Normalisasi hubungan Turki dan Zionis Israel telah menjadi pembahasan terpenting di kalangan politik, media dan opini publik Turki sendiri. Surat kabar Milliyet, Turki menulis, Ahmet Davutoglu, Menteri Luar Negeri Turki dalam sebuah konferensi pers mengumumkan banyak masalah yang mengganjal hubungan Turki dan Israel selama ini telah berhasil diselesaikan dan hubungan Turki-Israel dengan segera menjadi normal kembali. Ia juga mengkonfirmasikan kemungkinan penandatanganan nota kesepakatan antara Turki dan Israel serta penentuan duta besar masing-masing.
 
Sebagaimana diketahui, menyusul serangan mematikan para komando rezim Zionis Israel terhadap kapal Mavi Marmara pada 2010 lalu yang mengakibatkan sejumlah warga Turki tewas dan luka-luka, hubungan diplomatik Turki dan Israel berada pada titik terendahnya.
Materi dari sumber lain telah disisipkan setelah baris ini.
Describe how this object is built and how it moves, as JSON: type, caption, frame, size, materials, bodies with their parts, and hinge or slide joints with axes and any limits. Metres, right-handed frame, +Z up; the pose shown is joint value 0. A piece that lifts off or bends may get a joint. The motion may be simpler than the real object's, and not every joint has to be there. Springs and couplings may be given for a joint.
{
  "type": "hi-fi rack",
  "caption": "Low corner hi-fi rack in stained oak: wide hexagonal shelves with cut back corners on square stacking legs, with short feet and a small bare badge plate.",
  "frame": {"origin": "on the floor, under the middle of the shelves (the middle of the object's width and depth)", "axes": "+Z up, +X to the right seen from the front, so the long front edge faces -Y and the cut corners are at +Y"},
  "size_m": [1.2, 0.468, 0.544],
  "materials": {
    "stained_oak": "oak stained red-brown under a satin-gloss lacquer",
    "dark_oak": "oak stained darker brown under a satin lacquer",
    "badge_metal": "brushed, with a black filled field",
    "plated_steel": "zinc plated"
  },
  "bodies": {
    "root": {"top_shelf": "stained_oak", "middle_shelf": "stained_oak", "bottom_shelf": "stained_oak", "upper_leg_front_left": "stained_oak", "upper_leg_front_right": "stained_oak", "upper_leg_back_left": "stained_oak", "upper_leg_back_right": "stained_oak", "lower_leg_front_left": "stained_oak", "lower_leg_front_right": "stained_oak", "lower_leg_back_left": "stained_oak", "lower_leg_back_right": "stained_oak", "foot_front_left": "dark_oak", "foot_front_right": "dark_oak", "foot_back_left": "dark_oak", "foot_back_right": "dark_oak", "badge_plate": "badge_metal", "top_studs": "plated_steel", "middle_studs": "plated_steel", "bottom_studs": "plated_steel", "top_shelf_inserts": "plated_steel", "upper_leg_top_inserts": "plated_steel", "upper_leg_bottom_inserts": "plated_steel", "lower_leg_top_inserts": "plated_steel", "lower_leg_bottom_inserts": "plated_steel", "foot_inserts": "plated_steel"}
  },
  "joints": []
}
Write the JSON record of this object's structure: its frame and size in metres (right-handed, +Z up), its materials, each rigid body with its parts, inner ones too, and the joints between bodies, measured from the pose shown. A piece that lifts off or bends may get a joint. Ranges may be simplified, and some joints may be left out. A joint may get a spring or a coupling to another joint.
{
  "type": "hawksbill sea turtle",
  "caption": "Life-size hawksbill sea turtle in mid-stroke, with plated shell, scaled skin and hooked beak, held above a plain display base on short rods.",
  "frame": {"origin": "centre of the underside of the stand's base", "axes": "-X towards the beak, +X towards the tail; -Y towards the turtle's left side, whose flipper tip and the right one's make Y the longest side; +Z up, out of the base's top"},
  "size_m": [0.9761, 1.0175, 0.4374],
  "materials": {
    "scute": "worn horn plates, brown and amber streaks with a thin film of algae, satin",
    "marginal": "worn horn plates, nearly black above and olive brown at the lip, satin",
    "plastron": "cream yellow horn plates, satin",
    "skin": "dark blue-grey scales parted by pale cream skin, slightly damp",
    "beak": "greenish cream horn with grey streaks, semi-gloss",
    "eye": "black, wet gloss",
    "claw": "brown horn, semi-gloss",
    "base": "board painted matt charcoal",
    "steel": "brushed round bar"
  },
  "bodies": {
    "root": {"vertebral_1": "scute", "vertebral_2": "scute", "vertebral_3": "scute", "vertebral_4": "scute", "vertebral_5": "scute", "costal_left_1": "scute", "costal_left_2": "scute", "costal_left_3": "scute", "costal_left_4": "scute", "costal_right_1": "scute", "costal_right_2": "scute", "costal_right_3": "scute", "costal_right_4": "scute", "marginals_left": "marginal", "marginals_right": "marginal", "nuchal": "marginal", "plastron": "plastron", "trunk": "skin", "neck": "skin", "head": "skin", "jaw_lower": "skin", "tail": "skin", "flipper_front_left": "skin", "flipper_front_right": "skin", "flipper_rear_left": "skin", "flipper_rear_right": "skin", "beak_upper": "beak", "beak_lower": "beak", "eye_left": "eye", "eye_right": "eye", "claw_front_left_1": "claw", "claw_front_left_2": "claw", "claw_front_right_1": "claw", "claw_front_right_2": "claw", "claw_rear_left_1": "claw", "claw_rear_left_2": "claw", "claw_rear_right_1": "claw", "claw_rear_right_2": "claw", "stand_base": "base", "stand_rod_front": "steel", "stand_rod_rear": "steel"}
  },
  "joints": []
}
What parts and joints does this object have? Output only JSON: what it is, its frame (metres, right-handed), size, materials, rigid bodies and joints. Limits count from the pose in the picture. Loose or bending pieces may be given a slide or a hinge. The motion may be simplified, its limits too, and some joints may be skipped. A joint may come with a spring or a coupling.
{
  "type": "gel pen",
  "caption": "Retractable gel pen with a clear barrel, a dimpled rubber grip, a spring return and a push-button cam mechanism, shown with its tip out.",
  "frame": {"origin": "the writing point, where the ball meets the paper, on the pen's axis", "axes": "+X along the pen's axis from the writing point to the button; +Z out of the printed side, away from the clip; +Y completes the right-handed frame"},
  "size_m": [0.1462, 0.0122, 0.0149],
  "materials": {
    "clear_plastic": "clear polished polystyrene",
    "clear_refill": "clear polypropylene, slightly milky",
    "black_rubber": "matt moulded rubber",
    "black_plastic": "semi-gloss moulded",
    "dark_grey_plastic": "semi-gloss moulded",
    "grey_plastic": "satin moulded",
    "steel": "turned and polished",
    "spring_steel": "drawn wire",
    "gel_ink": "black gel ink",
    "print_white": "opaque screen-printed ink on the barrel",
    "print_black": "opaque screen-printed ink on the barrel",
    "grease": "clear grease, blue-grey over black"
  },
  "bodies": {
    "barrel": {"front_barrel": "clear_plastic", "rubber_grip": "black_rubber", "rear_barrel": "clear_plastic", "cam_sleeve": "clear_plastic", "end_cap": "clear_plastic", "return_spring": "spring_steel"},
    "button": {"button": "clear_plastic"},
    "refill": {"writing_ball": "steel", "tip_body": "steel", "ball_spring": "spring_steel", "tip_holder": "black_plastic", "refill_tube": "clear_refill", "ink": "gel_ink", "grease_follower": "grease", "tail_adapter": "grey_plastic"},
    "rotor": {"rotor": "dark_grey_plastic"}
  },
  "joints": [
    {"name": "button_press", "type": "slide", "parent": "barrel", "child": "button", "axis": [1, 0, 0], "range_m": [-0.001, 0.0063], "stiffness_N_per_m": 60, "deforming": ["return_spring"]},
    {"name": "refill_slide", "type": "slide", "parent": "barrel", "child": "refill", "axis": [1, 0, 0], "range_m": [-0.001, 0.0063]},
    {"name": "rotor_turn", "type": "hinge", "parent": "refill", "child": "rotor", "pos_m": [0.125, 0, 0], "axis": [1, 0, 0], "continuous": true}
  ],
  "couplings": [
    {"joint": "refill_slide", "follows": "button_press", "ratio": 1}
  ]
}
Sejak saat itu hingga kini, Turki mengajukan tiga syarat bila hubungan keduanya ingin kembali seperti semula; rezim Zionis Israel harus meminta maaf secara resmi terhadap Turki, membayar ganti rugi kepada keluarga korban peristiwa kapal Mavi Marmara dan yang ketiga adalah pembatalan blokade Gaza.
 
Tapi dengan mencermati sejumlah faktor regional seperti transformasi Suria dan sejumlah kesamaan kepentingan antara Turki dan Zionis Israel, upaya keduanya untuk saling mendekati sudah dapat diprediksi. Zionis Israel selama ini berusaha untuk menghancurkan lingkaran muqawama dan harapan Turki untuk "menghapus" Bashar Assad dari kekuasaan mungkin merupakan dua faktor terpenting yang membuat Turki dan Zionis Israel menjadi semakin dekat.
 
Terlebih lagi ketika faktor ini semakin diperkuat oleh Amerika sebagai kekuatan transnasional yang membutuhkan partisipasi aktif sekutu regionalnya seperti Zionis Israel dan Turki dalam kancah politik Timur Tengah. Pemerintah Washington berkali-kali mengirim Menteri Luar Negeri John Kerry ke Turki dan Zionis Israel untuk mengingatkan peran mereka ini.
 
Selain itu, Amerika berharap perbaikan hubungan Turki dan rezim Zionis Israel akan menjadi awal bagi upaya menghancurkan isolasi politik terhadap rezim ini di tingkat regional, khususnya opini umat Islam. Rezim Zionis Israel sendiri menginginkan perbaikan hubungan dengan Turki dengan melihat pengaruh strategis Turki di kawasan dan pada saat yang sama, Turki juga membutuhkan dukungan finansial dan politik warga Yahudi dan pengaruh lobi-lobi Yahudi di lembaga-lembaga politik, keuangan dan perdagangan internasional.
 
Tapi masih ada faktor psikologi yang menjadi penghalang upaya pemerintah Ankara untuk memperbaiki hubungannya dengan rezim Zionis Israel. Faktor adalah kehendak opini publik dan masyarakat muslim Turki yang masih bersikeras pada satu syarat yang belum dipenuhi, yaitu membatalkan blokade Gaza. Hingga saat ini, pemerintah Ankara dengan syarat ini berusaha meraih posisi lebih tinggi dari kaum Muslimin Timur Tengah. Sekalipun sejak pernyataan Menlu Davutoglu, media-media Turki meragukan pemerintahnya akan tetap pada pendiriannya.